Soon enough Americans will have the chance to vote for another Clinton presidency.  I don’t recommend it.  Madame Secretary Clinton is not her husband.  She has never given any indication that she’s a fiscal conservative or that she understands how wealth is created (her highly improbable and suspect profits from trading cattle futures notwithstanding), and she’s given every indication that she will appoint the same sort of reflexively liberal judges that her husband did to advance a liberal social agenda.  Combine that with her lack of managerial experience, and you have the makings not of a third Clinton term, but a third Obama term.  Considering our debt situation, and the razor thing balance on the Supreme Court, that could prove to be even more disastrous than these last five have been.

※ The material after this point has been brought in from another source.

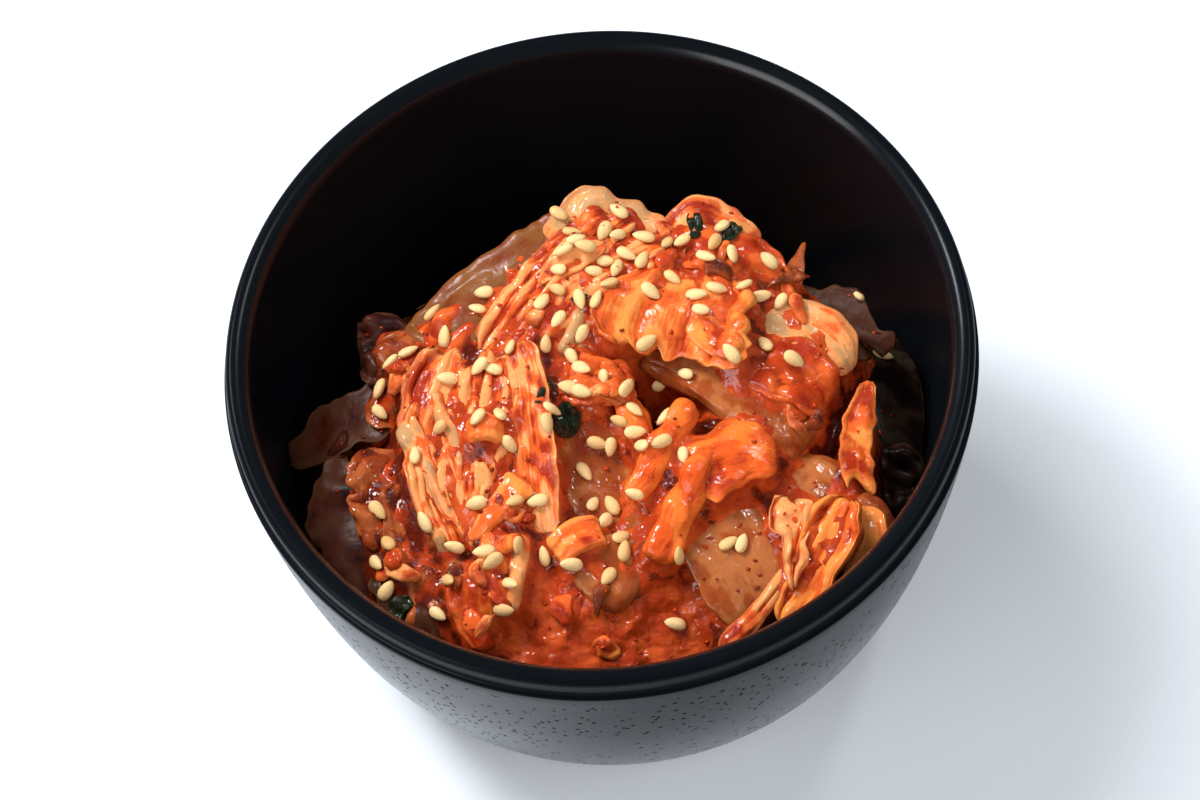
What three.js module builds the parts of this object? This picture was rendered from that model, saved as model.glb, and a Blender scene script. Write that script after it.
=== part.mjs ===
// A round rice bowl holding a heap of kimchi. Millimetres, +Z up, with the origin at the middle of
// the bowl's foot, on the surface that it stands on. The heap is one solid out to its uneven outline.
import * as THREE from "three";

// Driving dimensions of the bowl.
const BOWL_HEIGHT = 67.5;
const RIM_RADIUS = 60;
const RIM_THICKNESS = 2.7;
const RIM_OUTER_ROUNDING = 1.6;
const LIP_BAND_HEIGHT = 4.2;
const BODY_RADIUS = 60.75; // just under the lip band, so the body stands proud of it
const BODY_BASE_RADIUS = 38; // where the body's curve meets the flat underside
const FOOT_HEIGHT = 3.5;
const FOOT_OUTER_RADIUS = 34;
const FOOT_INNER_RADIUS = 30;
const FOOT_ROUNDING = 0.6;
const WALL = 3;
const FLOOR = 3;
const BODY_DROP_POWER = 1.2; // how soon the body's side leaves the vertical
const BODY_TURN_POWER = 3.4; // how tightly it turns into the underside
const BOWL_SIDES = 72;
const WALL_STEPS = 10; // steps down each face of the wall

// Driving dimensions of the heap.
const HEAP_GAP = 0.3; // between the heap and the bowl's inner face
const HEAP_PEAK = 57; // height of the plain mound at the bowl's axis, before its lumps
const FRONT_EDGE = 48; // height at which it meets the bowl's wall at the front
const BACK_EDGE = 16; // and at the back, where the heap falls away steeply
const EDGE_WAVES = [
  { rise: 1.4, count: 3, phase: 0.6 },
  { rise: 0.84, count: 7, phase: 2 },
];
const BACK_STARTS = 0.12; // sine of the angle round the bowl at which front turns to back
const BACK_BLEND = 0.09; // and how soon it turns
const FRONT_POWER = 2.2; // how the front slope falls towards the wall
const CREST_SHARE = 0.56; // share of the way to the wall at which the back slope starts
const HEAP_SIDES = 72;
const HEAP_TOP_RINGS = 22;
const HEAP_BASE_RINGS = 8;
const CRINKLE = 0.55; // small relief of leaf ends and folds, as crossing waves
const CRINKLE_WAVES = [
  { x: 0.55, y: 0.21, phase: 0 },
  { x: 0.34, y: -0.62, phase: 1.3 },
  { x: 0.4, y: 0.9, phase: 2.1 },
];
const LUMP_FADE_POWER = 6; // lumps die away towards the wall

// The larger pieces that stand out of the heap, as smooth flat-topped lumps: the middle in plan, half
// length and half width, the length's direction in degrees from +X, and the height over the mound.
const LUMPS = [
  { at: [12, 16], half: [18, 13], turn: 0, rise: 6 }, // leaves crowning the heap
  { at: [3, 29], half: [11, 8], turn: 0, rise: 8.5 }, // pale stem end at the back
  { at: [26, 28], half: [11, 8], turn: -20, rise: 9 }, // wavy leaf at the back right
  { at: [38, 17], half: [10, 8], turn: -50, rise: 8 }, // leaf ends behind the right side
  { at: [-16, 21], half: [15, 8], turn: 30, rise: 5 }, // smooth pale stem, back left
  { at: [-20, -2], half: [24, 10], turn: 62, rise: 5 }, // fibrous leaf down the left side
  { at: [-10, -12], half: [18, 6], turn: 85, rise: 3.5 }, // ribbed stem strips
  { at: [18, 4], half: [16, 7], turn: -20, rise: 4 }, // drooping leaf
  { at: [20, -7], half: [15, 6], turn: -38, rise: 1.5 }, // thick glossy stem
  { at: [36, 0], half: [6, 6], turn: 0, rise: 5 }, // rounded stem end at the right
  { at: [41, -15], half: [10, 4], turn: 95, rise: 5 }, // narrow upright strip
  { at: [11, -17], half: [9, 4], turn: 55, rise: 3 }, // radish fingers
  { at: [13, -27], half: [13, 6], turn: 32, rise: 3.5 }, // wet orange slab
  { at: [19, -36], half: [10, 7], turn: -20, rise: 2 }, // flat clear stem slab
  { at: [35, -33], half: [8, 8], turn: 30, rise: 5 }, // curled leaf, front right
  { at: [-40, -21], half: [12, 7], turn: 75, rise: 3 }, // leaf, front left
  { at: [-33, 15], half: [10, 8], turn: 20, rise: 7 }, // leaf end, far left
];
const HOLLOWS = [
  { at: [-3, -22], half: [12, 6], turn: 80, rise: -3 }, // over the smooth slab
  { at: [13, -2], half: [6, 3.5], turn: -15, rise: -3 }, // shadowed gap under the drooping leaf
];

const rimLevel = BOWL_HEIGHT - LIP_BAND_HEIGHT;
const innerRadius = RIM_RADIUS - RIM_THICKNESS;
const innerFloor = FOOT_HEIGHT + FLOOR;
const innerBaseRadius = BODY_BASE_RADIUS - WALL;
const innerRounding = RIM_THICKNESS - RIM_OUTER_ROUNDING;
const innerTop = BOWL_HEIGHT - innerRounding;

// Radius of a bowl curve that falls from `top` wide to `base` wide as share goes from 0 to 1.
function bodyCurve(top, base, share) {
  const turned = (1 - share ** BODY_DROP_POWER) ** (1 / BODY_TURN_POWER);
  return base + (top - base) * turned;
}

// Shares from 0 to 1 that crowd towards 1, where the curve turns fastest.
function crowdedShares(count) {
  return Array.from({ length: count + 1 }, (_, i) => 1 - (1 - i / count) ** 2);
}

// Points of a quarter round about (r, z), from one angle to another, in degrees.
function arc(r, z, radius, from, to, steps) {
  return Array.from({ length: steps + 1 }, (_, i) => {
    const angle = THREE.MathUtils.degToRad(from + ((to - from) * i) / steps);
    return [r + radius * Math.cos(angle), z + radius * Math.sin(angle)];
  });
}

// Points down one face of the wall, from its top to its base, each given as [radius, height].
function wallFace(topRadius, top, baseRadius, base) {
  return crowdedShares(WALL_STEPS).map((share) => [
    bodyCurve(topRadius, baseRadius, share),
    THREE.MathUtils.lerp(top, base, share),
  ]);
}

// Radius of the bowl's inner face at a height, less the gap that the heap keeps to it.
function innerRadiusAt(z) {
  const share = THREE.MathUtils.clamp((innerTop - z) / (innerTop - innerFloor - HEAP_GAP), 0, 1);
  return bodyCurve(innerRadius, innerBaseRadius, share) - HEAP_GAP;
}

function bowlProfile() {
  const round = FOOT_ROUNDING;
  const outerRim = arc(
    RIM_RADIUS - RIM_OUTER_ROUNDING, BOWL_HEIGHT - RIM_OUTER_ROUNDING, RIM_OUTER_ROUNDING, 0, 90, 3,
  );
  const innerRim = arc(innerRadius + innerRounding, innerTop, innerRounding, 90, 180, 2);
  return [
    [0, FOOT_HEIGHT],
    [FOOT_INNER_RADIUS, FOOT_HEIGHT],
    ...arc(FOOT_INNER_RADIUS + round, round, round, 180, 270, 1),
    ...arc(FOOT_OUTER_RADIUS - round, round, round, 270, 360, 1),
    [FOOT_OUTER_RADIUS, FOOT_HEIGHT],
    ...wallFace(BODY_RADIUS, rimLevel, BODY_BASE_RADIUS, FOOT_HEIGHT).reverse(),
    [RIM_RADIUS, rimLevel],
    ...outerRim,
    ...innerRim.slice(1, -1),
    ...wallFace(innerRadius, innerTop, innerBaseRadius, innerFloor),
    [0, innerFloor],
  ];
}

function bowlGeometry() {
  const points = bowlProfile().map(([r, z]) => new THREE.Vector2(r, z));
  return new THREE.LatheGeometry(points, BOWL_SIDES).rotateX(Math.PI / 2);
}

function total(values) {
  return values.reduce((sum, value) => sum + value, 0);
}

// 0 at the front of the heap and 1 at its back, with a soft turn at each side. The front is towards -Y.
function backShare(angle) {
  return 1 / (1 + Math.exp((BACK_STARTS - Math.sin(angle)) / BACK_BLEND));
}

// Height at which the heap meets the wall, at an angle round the bowl.
function edgeHeight(angle) {
  const waves = EDGE_WAVES.map(({ rise, count, phase }) => rise * Math.sin(count * angle + phase));
  return THREE.MathUtils.lerp(FRONT_EDGE, BACK_EDGE, backShare(angle)) + total(waves);
}

// A lump's share, 1 on its flat top and falling smoothly to 0 outside its outline.
function lumpShare({ at, half, turn }, x, y) {
  const angle = THREE.MathUtils.degToRad(turn);
  const along = (x - at[0]) * Math.cos(angle) + (y - at[1]) * Math.sin(angle);
  const across = (y - at[1]) * Math.cos(angle) - (x - at[0]) * Math.sin(angle);
  const reach = (along / half[0]) ** 2 + (across / half[1]) ** 2;
  return Math.exp(-(reach ** 2));
}

// Lumps are added as cubes, so that where two overlap the taller one nearly stands alone, and the
// hollows are then taken off.
function relief(x, y) {
  const raised = Math.cbrt(total(LUMPS.map((lump) => (lump.rise * lumpShare(lump, x, y)) ** 3)));
  return raised + total(HOLLOWS.map((hollow) => hollow.rise * lumpShare(hollow, x, y))) + crinkle(x, y);
}

function crinkle(x, y) {
  return CRINKLE * total(CRINKLE_WAVES.map((wave) => Math.sin(wave.x * x + wave.y * y + wave.phase)));
}

// Height of the heap's top at a share of the way from the axis to the wall, at an angle.
function heapHeight(share, angle, reach) {
  const x = share * reach * Math.cos(angle);
  const y = share * reach * Math.sin(angle);
  const frontFall = share ** FRONT_POWER;
  const backFall = THREE.MathUtils.smoothstep(share, CREST_SHARE, 1);
  const fall = THREE.MathUtils.lerp(frontFall, backFall, backShare(angle));
  const mound = THREE.MathUtils.lerp(HEAP_PEAK, edgeHeight(angle), fall);
  return mound + relief(x, y) * (1 - share ** LUMP_FADE_POWER);
}

// A closed surface from rings of points round the axis, between a first and a last point on it.
function ringedSolid(firstPoint, rings, lastPoint) {
  const sides = rings[0].length;
  const positions = [...firstPoint, ...rings.flat(2), ...lastPoint];
  const last = 1 + rings.length * sides;
  const at = (ring, side) => 1 + ring * sides + (side % sides);
  const faces = [];
  for (let side = 0; side < sides; side++) {
    faces.push(0, at(0, side), at(0, side + 1));
    faces.push(last, at(rings.length - 1, side + 1), at(rings.length - 1, side));
    for (let ring = 0; ring + 1 < rings.length; ring++) {
      faces.push(at(ring, side), at(ring + 1, side), at(ring + 1, side + 1));
      faces.push(at(ring, side), at(ring + 1, side + 1), at(ring, side + 1));
    }
  }
  const geometry = new THREE.BufferGeometry();
  geometry.setAttribute("position", new THREE.Float32BufferAttribute(positions, 3));
  geometry.setIndex(faces);
  geometry.computeVertexNormals();
  return geometry;
}

function heapGeometry() {
  const angles = Array.from({ length: HEAP_SIDES }, (_, i) => (2 * Math.PI * i) / HEAP_SIDES);
  const base = innerFloor + HEAP_GAP;
  const topRings = Array.from({ length: HEAP_TOP_RINGS }, (_, i) => {
    const share = (i + 1) / HEAP_TOP_RINGS;
    return angles.map((angle) => {
      const reach = innerRadiusAt(edgeHeight(angle));
      return [
        share * reach * Math.cos(angle), share * reach * Math.sin(angle), heapHeight(share, angle, reach),
      ];
    });
  });
  const baseRings = crowdedShares(HEAP_BASE_RINGS).slice(1).map((share) =>
    angles.map((angle) => {
      const edge = edgeHeight(angle);
      const z = edge + (base - edge) * share;
      const r = innerRadiusAt(z);
      return [r * Math.cos(angle), r * Math.sin(angle), z];
    }),
  );
  const centreHeight = heapHeight(0, 0, 0);
  return ringedSolid([0, 0, centreHeight], [...topRings, ...baseRings], [0, 0, base]);
}

const bowl = new THREE.Mesh(
  bowlGeometry(),
  new THREE.MeshStandardMaterial({ color: 0x0b0c0e, roughness: 0.35, metalness: 0 }),
);
bowl.name = "bowl";

const heap = new THREE.Mesh(
  heapGeometry(),
  new THREE.MeshStandardMaterial({ color: 0xd9541e, roughness: 0.3, metalness: 0 }),
);
heap.name = "kimchi_heap";

const kimchiBowl = new THREE.Group();
kimchiBowl.add(bowl, heap);

export default kimchiBowl;
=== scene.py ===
"""A black rice bowl heaped with cabbage kimchi, radish sticks and sesame seeds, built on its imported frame.

Places and sizes are in millimetres in the model's own frame, with +Z up, and are turned to metres
where a mesh is made. Pieces are laid from the bottom of the heap to its top: each one is a surface
worked out on a grid, which rests on the height field of all that was laid before it.
"""

import math

import bpy
import numpy as np
from mathutils import Matrix, Vector


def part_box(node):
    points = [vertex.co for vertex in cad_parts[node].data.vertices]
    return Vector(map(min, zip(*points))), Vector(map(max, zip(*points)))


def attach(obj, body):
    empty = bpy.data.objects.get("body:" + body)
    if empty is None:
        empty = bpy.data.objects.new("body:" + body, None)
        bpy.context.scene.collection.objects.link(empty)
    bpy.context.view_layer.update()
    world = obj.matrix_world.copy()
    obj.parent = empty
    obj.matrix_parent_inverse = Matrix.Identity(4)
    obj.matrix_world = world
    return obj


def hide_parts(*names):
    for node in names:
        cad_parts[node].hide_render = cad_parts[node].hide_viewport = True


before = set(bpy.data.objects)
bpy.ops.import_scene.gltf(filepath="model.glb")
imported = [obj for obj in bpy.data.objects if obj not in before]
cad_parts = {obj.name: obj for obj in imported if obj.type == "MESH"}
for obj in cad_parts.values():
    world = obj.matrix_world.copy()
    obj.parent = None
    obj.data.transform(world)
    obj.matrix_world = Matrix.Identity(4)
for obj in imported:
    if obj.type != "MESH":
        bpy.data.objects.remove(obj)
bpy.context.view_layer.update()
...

So no, this article is not an endorsement of Hillary, far from it.  And it’s not an attempt to re-write the Clinton years as more moderate than they were.  An honest assessment would be that they were a mixed bag.  It was certainly not a fun time to be a conservative Republican, that’s for sure.  It’s never fun to be the opposition party.  But for as much as Clinton was a reprobate, at least he wasn’t a radical.